Return, word for word, the lines from the line holding "piece('can_body', canBody(), enamel);" through the line holding "cad_parts[node].hide_render = cad_parts[node].hide_viewport". Include both end lines and no others.

Data extract ▸
--*--

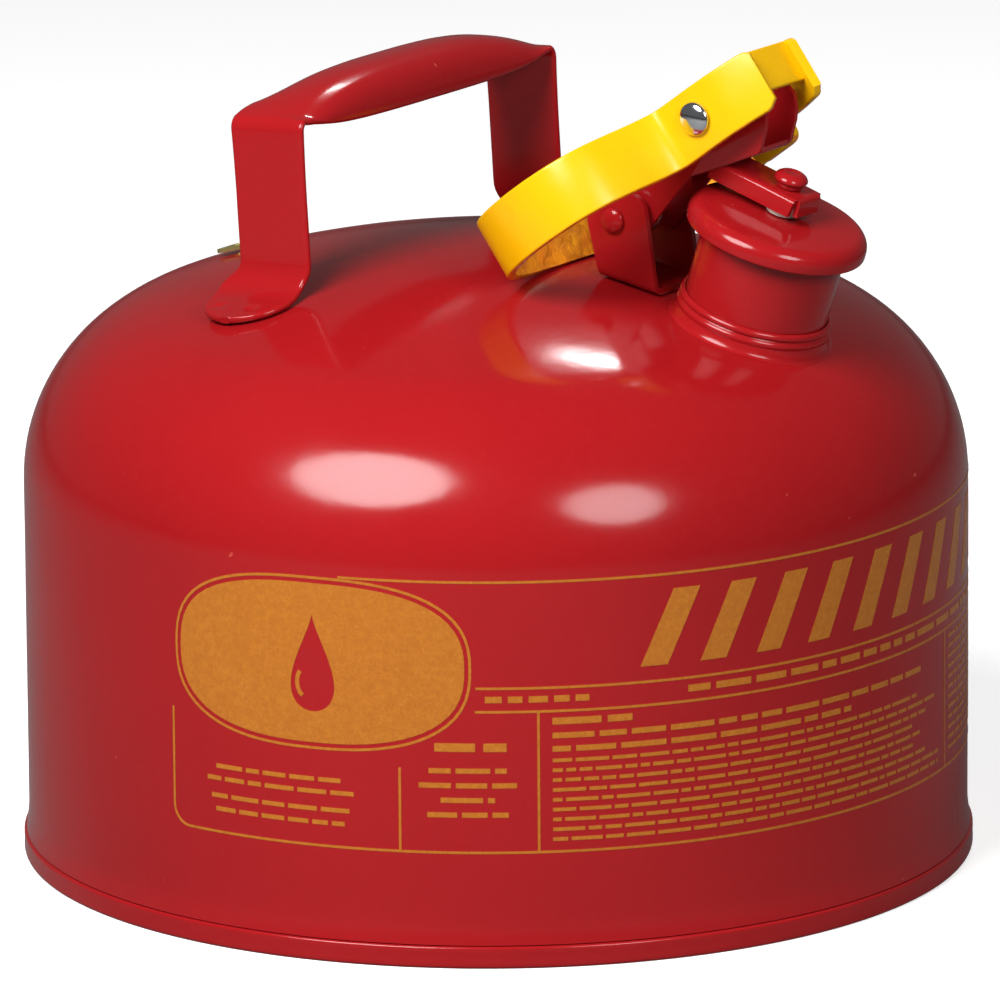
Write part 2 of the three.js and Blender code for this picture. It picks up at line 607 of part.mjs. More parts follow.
const finish = (colour, roughness, metalness = 0) => ({ colour, roughness, metalness });
const enamel = finish(0xb81a22, 0.22);
const yellow = finish(0xf6c400, 0.3);
const zinc = finish(0xb9bbb6, 0.35, 1);
const passivated = finish(0xb8a650, 0.4, 1);
const chrome = finish(0xdadcde, 0.08, 1);
const brass = finish(0xb08d57, 0.4, 1);
const rubber = finish(0x1b1b1c, 0.75);
const nylon = finish(0xdedbd0, 0.5);

const safetyCan = new THREE.Group();

function piece(name, geometry, { colour, roughness, metalness }) {
  const material = new THREE.MeshStandardMaterial({ color: colour, roughness, metalness });
  const mesh = new THREE.Mesh(closedBody(geometry), material);
  mesh.name = name;
  safetyCan.add(mesh);
}

piece('can_body', canBody(), enamel);
piece('base_pan', basePan(), enamel);
piece('spout_neck', spoutNeck(), enamel);
piece('spout_collar', spoutCollar(), enamel);
piece('flame_arrester_basket', arresterBasket(), brass);
piece('flame_arrester_rim', arresterRim(), zinc);
piece('carry_handle', carryHandle(), enamel);
piece('ground_tab', groundTab(), passivated);
piece('lid_bracket', lidBracket(), enamel);
piece('lid_pivot_pin', pivotPin(), enamel);
piece('lid_pivot_bush', pivotBush(), zinc);
piece('lid_spring', torsionSpring(), zinc);
piece('lid_arm', lidArm(), enamel);
piece('trigger_rivet', triggerRivet(), chrome);
[['near', -1], ['far', 1]].forEach(([where, side]) => {
  piece(`pivot_washer_${where}`, pivotWasher(side), nylon);
  piece(`trigger_spacer_${where}`, triggerSpacer(side), nylon);
});
piece('trigger_ring', triggerRing(), yellow);
piece('spout_cap', capShell(), enamel);
piece('cap_gasket', capGasket(), rubber);
piece('cap_gasket_plate', gasketPlate(), zinc);
piece('cap_rivet', capRivet(), enamel);
piece('cap_spacer', capSpacer(), nylon);

export default safetyCan;
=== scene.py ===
"""Looks of a round steel safety can with a self-closing spout lid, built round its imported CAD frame.

Sizes are in millimetres and become metres as each mesh is made. +X points at the spout, the hinges lie
along Y and the floor is at Z 0.
"""
import math
import random

import bmesh
import bpy
from mathutils import Matrix, Vector, noise


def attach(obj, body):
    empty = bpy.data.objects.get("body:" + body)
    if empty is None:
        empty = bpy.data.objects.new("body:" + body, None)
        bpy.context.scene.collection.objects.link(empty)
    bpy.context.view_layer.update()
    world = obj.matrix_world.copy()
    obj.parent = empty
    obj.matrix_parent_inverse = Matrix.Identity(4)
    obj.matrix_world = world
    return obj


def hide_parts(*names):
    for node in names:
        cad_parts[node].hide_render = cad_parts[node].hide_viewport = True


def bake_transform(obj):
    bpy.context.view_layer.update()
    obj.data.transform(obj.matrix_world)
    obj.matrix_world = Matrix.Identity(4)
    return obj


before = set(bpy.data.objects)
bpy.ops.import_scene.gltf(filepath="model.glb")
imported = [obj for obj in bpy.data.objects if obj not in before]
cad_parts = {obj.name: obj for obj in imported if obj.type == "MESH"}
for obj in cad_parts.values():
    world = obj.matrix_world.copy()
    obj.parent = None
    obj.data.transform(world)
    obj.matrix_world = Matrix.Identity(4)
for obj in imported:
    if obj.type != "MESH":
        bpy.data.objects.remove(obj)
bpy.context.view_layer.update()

MM = 0.001
GAP = 0.3

# Can body
SHEET = 0.9
WALL_RADIUS = 141.3
WALL_TOP = 114.3
SHOULDER_RADIUS = 56.5
SHOULDER_TURN = math.radians(71.5)
WALL_FOOT = 7.0
RIM_RADIUS = 142.9
RIM_HEIGHT = 6.7
PAN_HEIGHT = 6.3
RIPPLE = 0.05            # how far the drawn sheet strays from a true surface
SHOULDER_CENTRE = WALL_RADIUS - SHOULDER_RADIUS
CROWN_EDGE = SHOULDER_CENTRE + SHOULDER_RADIUS * math.cos(SHOULDER_TURN)
CROWN_RADIUS = CROWN_EDGE / math.cos(SHOULDER_TURN)
CROWN_CENTRE = WALL_TOP + (SHOULDER_RADIUS - CROWN_RADIUS) * math.sin(SHOULDER_TURN)

# Spout, in a frame with its origin on the dome and h along the tilted neck
SPOUT_OFFSET = 92.0
SPOUT_TILT = math.radians(17.5)
NECK_RADIUS = 21.5
NECK_BORE = 20.3
NECK_FOOT = -5.0
NECK_MOUTH = 31.0
CAP_RADIUS = 27.05
CAP_SKIRT = 28.8
CAP_CROWN = 36.2
BASKET_RADIUS = 16.3
BASKET_FOOT = -46.0
WEB_TOP = 44.5           # h of the top of the arm over the cap
ARM_SHEET = 1.6

# Lid hinge and trigger rivet, as X and Z
PIVOT = (51.4, 199.5)
RIVET = (85.2, 235.2)
CHEEK_OUTER = 8.6
BRACKET_HALF = 12.0
BRACKET_SHEET = 1.8
PIN_RADIUS = 3.0
PIN_HEAD = 3.8

# Trigger ring: l along it from the nose back to the tail, w its depth
RING_SLOPE = math.radians(36.5)
RING_WALL = 3.0
RING_DEPTH = 19.0
RING_NOSE_HALF = 12.3
RING_RIVET = (-23.4, 10.1)
RING_EDGE = 0.8          # rounding of the ring's edges
RING_RECESS = 3.0        # how far the nose's cross wall is set back
CROSS_WALL = 2.2
RIVET_SHANK = 2.8
RIVET_HEAD = 5.0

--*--

Solution to this exercise ▸
piece('can_body', canBody(), enamel);
piece('base_pan', basePan(), enamel);
piece('spout_neck', spoutNeck(), enamel);
piece('spout_collar', spoutCollar(), enamel);
piece('flame_arrester_basket', arresterBasket(), brass);
piece('flame_arrester_rim', arresterRim(), zinc);
piece('carry_handle', carryHandle(), enamel);
piece('ground_tab', groundTab(), passivated);
piece('lid_bracket', lidBracket(), enamel);
piece('lid_pivot_pin', pivotPin(), enamel);
piece('lid_pivot_bush', pivotBush(), zinc);
piece('lid_spring', torsionSpring(), zinc);
piece('lid_arm', lidArm(), enamel);
piece('trigger_rivet', triggerRivet(), chrome);
[['near', -1], ['far', 1]].forEach(([where, side]) => {
  piece(`pivot_washer_${where}`, pivotWasher(side), nylon);
  piece(`trigger_spacer_${where}`, triggerSpacer(side), nylon);
});
piece('trigger_ring', triggerRing(), yellow);
piece('spout_cap', capShell(), enamel);
piece('cap_gasket', capGasket(), rubber);
piece('cap_gasket_plate', gasketPlate(), zinc);
piece('cap_rivet', capRivet(), enamel);
piece('cap_spacer', capSpacer(), nylon);

export default safetyCan;
=== scene.py ===
"""Looks of a round steel safety can with a self-closing spout lid, built round its imported CAD frame.

Sizes are in millimetres and become metres as each mesh is made. +X points at the spout, the hinges lie
along Y and the floor is at Z 0.
"""
import math
import random

import bmesh
import bpy
from mathutils import Matrix, Vector, noise


def attach(obj, body):
    empty = bpy.data.objects.get("body:" + body)
    if empty is None:
        empty = bpy.data.objects.new("body:" + body, None)
        bpy.context.scene.collection.objects.link(empty)
    bpy.context.view_layer.update()
    world = obj.matrix_world.copy()
    obj.parent = empty
    obj.matrix_parent_inverse = Matrix.Identity(4)
    obj.matrix_world = world
    return obj


def hide_parts(*names):
    for node in names:
        cad_parts[node].hide_render = cad_parts[node].hide_viewport = True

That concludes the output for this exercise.